What to produce
All of the material below is to be returned exactly.

>> BEGIN

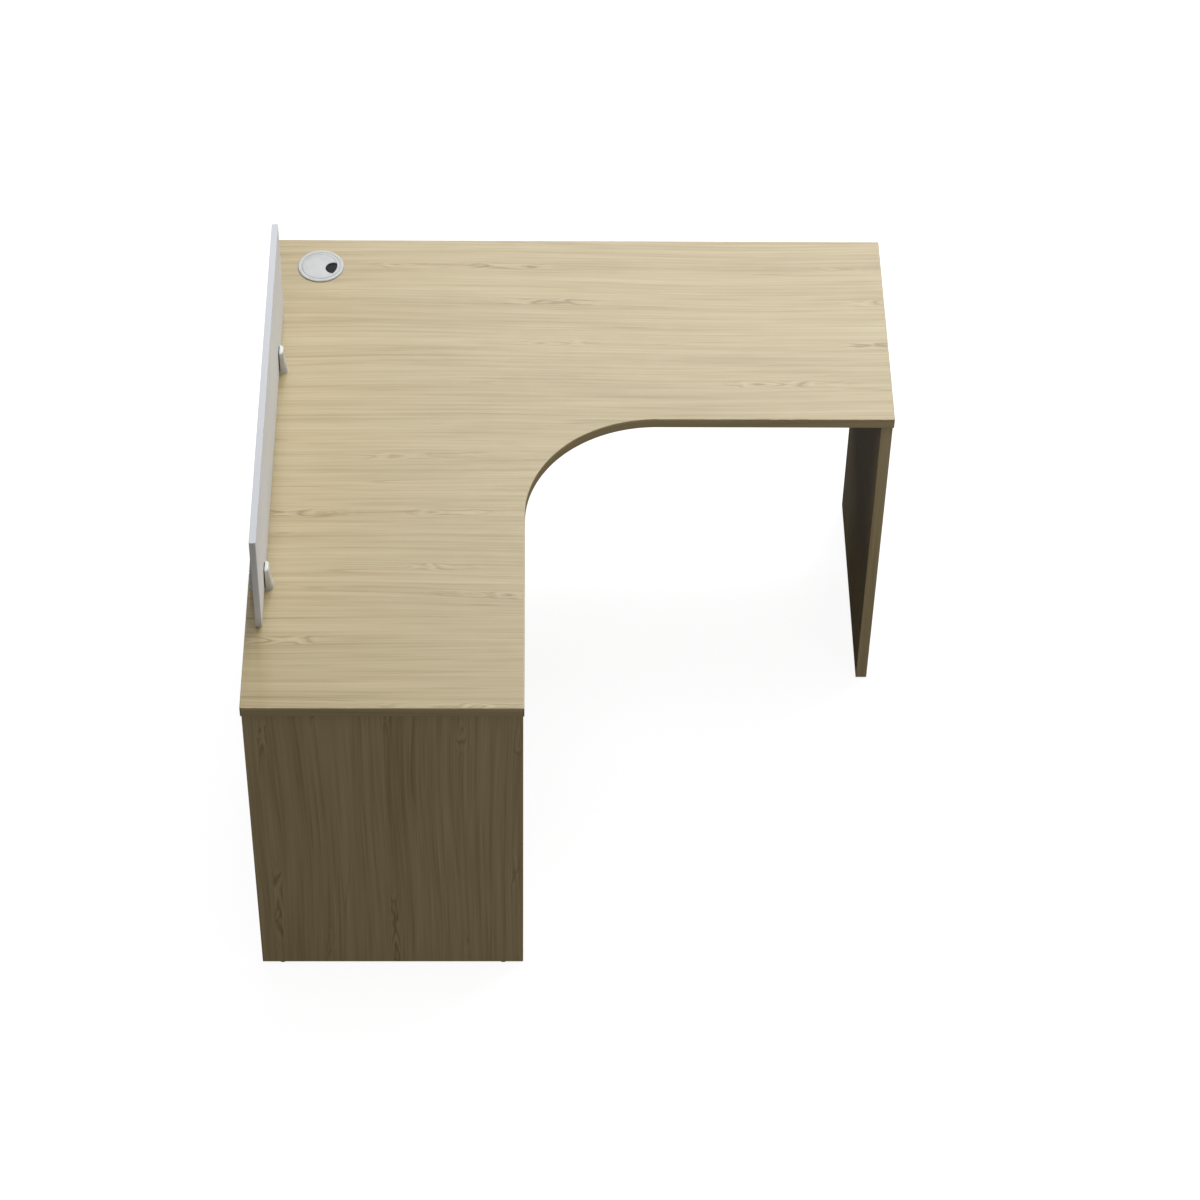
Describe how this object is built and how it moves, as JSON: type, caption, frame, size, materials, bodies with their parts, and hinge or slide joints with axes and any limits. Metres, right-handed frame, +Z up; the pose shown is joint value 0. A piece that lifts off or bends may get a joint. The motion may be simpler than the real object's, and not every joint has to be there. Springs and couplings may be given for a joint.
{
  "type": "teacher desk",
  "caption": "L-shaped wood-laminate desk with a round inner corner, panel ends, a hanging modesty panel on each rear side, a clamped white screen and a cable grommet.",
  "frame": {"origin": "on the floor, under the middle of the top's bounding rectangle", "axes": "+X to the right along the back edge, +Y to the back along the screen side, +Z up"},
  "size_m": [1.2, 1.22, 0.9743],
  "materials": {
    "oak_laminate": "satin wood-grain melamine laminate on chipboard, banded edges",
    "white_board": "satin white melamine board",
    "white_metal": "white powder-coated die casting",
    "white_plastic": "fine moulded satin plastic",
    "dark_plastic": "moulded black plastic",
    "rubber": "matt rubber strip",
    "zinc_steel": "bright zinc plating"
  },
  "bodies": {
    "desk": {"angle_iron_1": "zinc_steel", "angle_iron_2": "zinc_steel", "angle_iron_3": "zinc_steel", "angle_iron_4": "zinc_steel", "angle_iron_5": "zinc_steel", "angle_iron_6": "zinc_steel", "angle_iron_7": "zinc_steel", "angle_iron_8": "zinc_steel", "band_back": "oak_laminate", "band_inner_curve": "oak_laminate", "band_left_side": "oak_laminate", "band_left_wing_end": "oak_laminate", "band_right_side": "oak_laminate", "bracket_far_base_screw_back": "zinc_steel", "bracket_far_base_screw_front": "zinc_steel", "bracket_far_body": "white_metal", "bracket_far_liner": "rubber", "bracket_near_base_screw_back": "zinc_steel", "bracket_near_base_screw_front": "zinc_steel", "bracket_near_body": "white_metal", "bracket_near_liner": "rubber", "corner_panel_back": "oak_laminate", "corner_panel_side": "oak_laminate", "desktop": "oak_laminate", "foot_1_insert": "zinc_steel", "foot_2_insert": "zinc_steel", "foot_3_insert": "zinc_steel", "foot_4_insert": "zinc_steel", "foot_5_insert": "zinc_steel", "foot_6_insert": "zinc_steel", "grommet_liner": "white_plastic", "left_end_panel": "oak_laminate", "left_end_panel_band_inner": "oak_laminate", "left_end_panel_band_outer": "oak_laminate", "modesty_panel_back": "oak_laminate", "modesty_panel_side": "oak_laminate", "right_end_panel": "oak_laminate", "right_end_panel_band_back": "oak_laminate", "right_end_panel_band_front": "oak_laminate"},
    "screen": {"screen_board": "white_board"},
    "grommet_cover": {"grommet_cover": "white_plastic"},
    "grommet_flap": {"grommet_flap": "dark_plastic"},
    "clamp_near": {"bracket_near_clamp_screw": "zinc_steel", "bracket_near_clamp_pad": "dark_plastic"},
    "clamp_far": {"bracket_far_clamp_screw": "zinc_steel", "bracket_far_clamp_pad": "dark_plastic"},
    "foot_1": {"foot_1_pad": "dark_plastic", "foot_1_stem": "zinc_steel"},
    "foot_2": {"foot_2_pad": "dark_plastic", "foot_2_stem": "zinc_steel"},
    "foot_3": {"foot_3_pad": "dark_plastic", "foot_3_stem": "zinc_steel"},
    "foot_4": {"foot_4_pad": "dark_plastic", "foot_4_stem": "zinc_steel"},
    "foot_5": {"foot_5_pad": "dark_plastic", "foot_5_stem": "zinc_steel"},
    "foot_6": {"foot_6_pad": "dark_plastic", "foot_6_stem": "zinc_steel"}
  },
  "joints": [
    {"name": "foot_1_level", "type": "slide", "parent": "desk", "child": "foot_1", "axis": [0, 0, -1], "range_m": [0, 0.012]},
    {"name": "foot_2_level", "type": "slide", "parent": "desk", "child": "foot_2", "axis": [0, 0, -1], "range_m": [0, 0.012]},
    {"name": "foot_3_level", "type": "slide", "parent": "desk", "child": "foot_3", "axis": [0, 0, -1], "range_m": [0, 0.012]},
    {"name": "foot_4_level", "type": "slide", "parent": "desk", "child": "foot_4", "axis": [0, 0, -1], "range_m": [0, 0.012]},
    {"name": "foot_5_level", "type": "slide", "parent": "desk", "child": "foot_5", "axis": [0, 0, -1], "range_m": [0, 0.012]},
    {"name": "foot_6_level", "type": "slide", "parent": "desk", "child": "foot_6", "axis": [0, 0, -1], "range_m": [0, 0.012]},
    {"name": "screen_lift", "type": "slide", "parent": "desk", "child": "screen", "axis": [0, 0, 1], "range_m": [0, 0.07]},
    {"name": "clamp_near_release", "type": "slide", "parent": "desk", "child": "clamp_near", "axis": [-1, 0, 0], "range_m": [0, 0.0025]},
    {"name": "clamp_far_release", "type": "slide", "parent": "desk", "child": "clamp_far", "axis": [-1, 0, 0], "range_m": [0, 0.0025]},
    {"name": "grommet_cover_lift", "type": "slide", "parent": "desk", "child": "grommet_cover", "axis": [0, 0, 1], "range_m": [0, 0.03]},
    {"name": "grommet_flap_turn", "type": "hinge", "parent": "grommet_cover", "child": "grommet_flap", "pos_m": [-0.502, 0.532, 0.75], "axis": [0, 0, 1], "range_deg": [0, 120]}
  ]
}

>> END

Final result
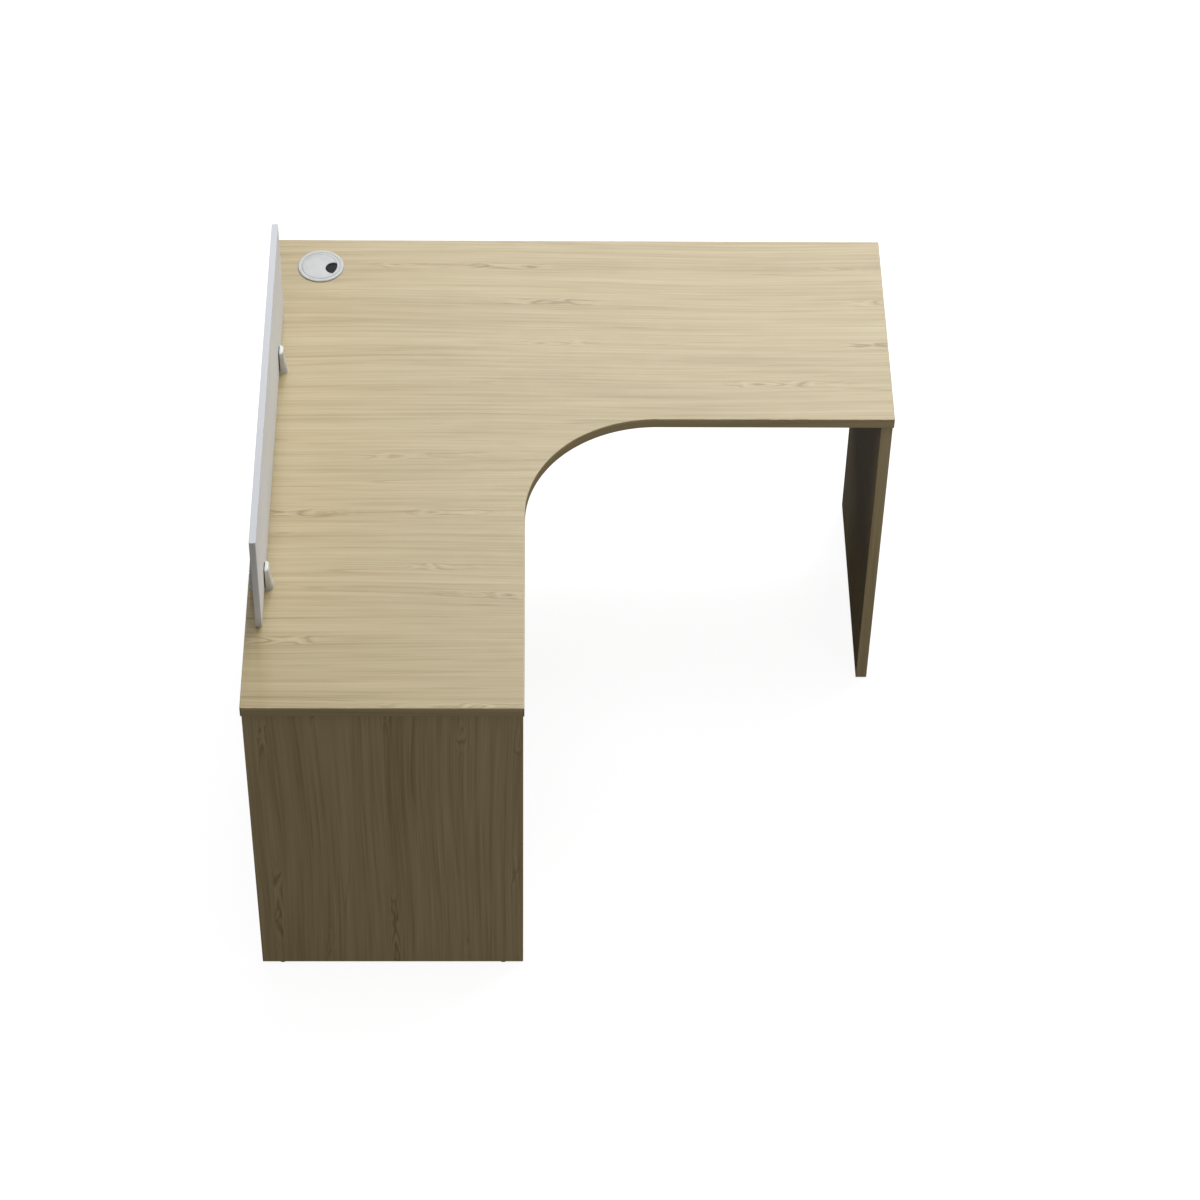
Describe how this object is built and how it moves, as JSON: type, caption, frame, size, materials, bodies with their parts, and hinge or slide joints with axes and any limits. Metres, right-handed frame, +Z up; the pose shown is joint value 0. A piece that lifts off or bends may get a joint. The motion may be simpler than the real object's, and not every joint has to be there. Springs and couplings may be given for a joint.
{
  "type": "teacher desk",
  "caption": "L-shaped wood-laminate desk with a round inner corner, panel ends, a hanging modesty panel on each rear side, a clamped white screen and a cable grommet.",
  "frame": {"origin": "on the floor, under the middle of the top's bounding rectangle", "axes": "+X to the right along the back edge, +Y to the back along the screen side, +Z up"},
  "size_m": [1.2, 1.22, 0.9743],
  "materials": {
    "oak_laminate": "satin wood-grain melamine laminate on chipboard, banded edges",
    "white_board": "satin white melamine board",
    "white_metal": "white powder-coated die casting",
    "white_plastic": "fine moulded satin plastic",
    "dark_plastic": "moulded black plastic",
    "rubber": "matt rubber strip",
    "zinc_steel": "bright zinc plating"
  },
  "bodies": {
    "desk": {"angle_iron_1": "zinc_steel", "angle_iron_2": "zinc_steel", "angle_iron_3": "zinc_steel", "angle_iron_4": "zinc_steel", "angle_iron_5": "zinc_steel", "angle_iron_6": "zinc_steel", "angle_iron_7": "zinc_steel", "angle_iron_8": "zinc_steel", "band_back": "oak_laminate", "band_inner_curve": "oak_laminate", "band_left_side": "oak_laminate", "band_left_wing_end": "oak_laminate", "band_right_side": "oak_laminate", "bracket_far_base_screw_back": "zinc_steel", "bracket_far_base_screw_front": "zinc_steel", "bracket_far_body": "white_metal", "bracket_far_liner": "rubber", "bracket_near_base_screw_back": "zinc_steel", "bracket_near_base_screw_front": "zinc_steel", "bracket_near_body": "white_metal", "bracket_near_liner": "rubber", "corner_panel_back": "oak_laminate", "corner_panel_side": "oak_laminate", "desktop": "oak_laminate", "foot_1_insert": "zinc_steel", "foot_2_insert": "zinc_steel", "foot_3_insert": "zinc_steel", "foot_4_insert": "zinc_steel", "foot_5_insert": "zinc_steel", "foot_6_insert": "zinc_steel", "grommet_liner": "white_plastic", "left_end_panel": "oak_laminate", "left_end_panel_band_inner": "oak_laminate", "left_end_panel_band_outer": "oak_laminate", "modesty_panel_back": "oak_laminate", "modesty_panel_side": "oak_laminate", "right_end_panel": "oak_laminate", "right_end_panel_band_back": "oak_laminate", "right_end_panel_band_front": "oak_laminate"},
    "screen": {"screen_board": "white_board"},
    "grommet_cover": {"grommet_cover": "white_plastic"},
    "grommet_flap": {"grommet_flap": "dark_plastic"},
    "clamp_near": {"bracket_near_clamp_screw": "zinc_steel", "bracket_near_clamp_pad": "dark_plastic"},
    "clamp_far": {"bracket_far_clamp_screw": "zinc_steel", "bracket_far_clamp_pad": "dark_plastic"},
    "foot_1": {"foot_1_pad": "dark_plastic", "foot_1_stem": "zinc_steel"},
    "foot_2": {"foot_2_pad": "dark_plastic", "foot_2_stem": "zinc_steel"},
    "foot_3": {"foot_3_pad": "dark_plastic", "foot_3_stem": "zinc_steel"},
    "foot_4": {"foot_4_pad": "dark_plastic", "foot_4_stem": "zinc_steel"},
    "foot_5": {"foot_5_pad": "dark_plastic", "foot_5_stem": "zinc_steel"},
    "foot_6": {"foot_6_pad": "dark_plastic", "foot_6_stem": "zinc_steel"}
  },
  "joints": [
    {"name": "foot_1_level", "type": "slide", "parent": "desk", "child": "foot_1", "axis": [0, 0, -1], "range_m": [0, 0.012]},
    {"name": "foot_2_level", "type": "slide", "parent": "desk", "child": "foot_2", "axis": [0, 0, -1], "range_m": [0, 0.012]},
    {"name": "foot_3_level", "type": "slide", "parent": "desk", "child": "foot_3", "axis": [0, 0, -1], "range_m": [0, 0.012]},
    {"name": "foot_4_level", "type": "slide", "parent": "desk", "child": "foot_4", "axis": [0, 0, -1], "range_m": [0, 0.012]},
    {"name": "foot_5_level", "type": "slide", "parent": "desk", "child": "foot_5", "axis": [0, 0, -1], "range_m": [0, 0.012]},
    {"name": "foot_6_level", "type": "slide", "parent": "desk", "child": "foot_6", "axis": [0, 0, -1], "range_m": [0, 0.012]},
    {"name": "screen_lift", "type": "slide", "parent": "desk", "child": "screen", "axis": [0, 0, 1], "range_m": [0, 0.07]},
    {"name": "clamp_near_release", "type": "slide", "parent": "desk", "child": "clamp_near", "axis": [-1, 0, 0], "range_m": [0, 0.0025]},
    {"name": "clamp_far_release", "type": "slide", "parent": "desk", "child": "clamp_far", "axis": [-1, 0, 0], "range_m": [0, 0.0025]},
    {"name": "grommet_cover_lift", "type": "slide", "parent": "desk", "child": "grommet_cover", "axis": [0, 0, 1], "range_m": [0, 0.03]},
    {"name": "grommet_flap_turn", "type": "hinge", "parent": "grommet_cover", "child": "grommet_flap", "pos_m": [-0.502, 0.532, 0.75], "axis": [0, 0, 1], "range_deg": [0, 120]}
  ]
}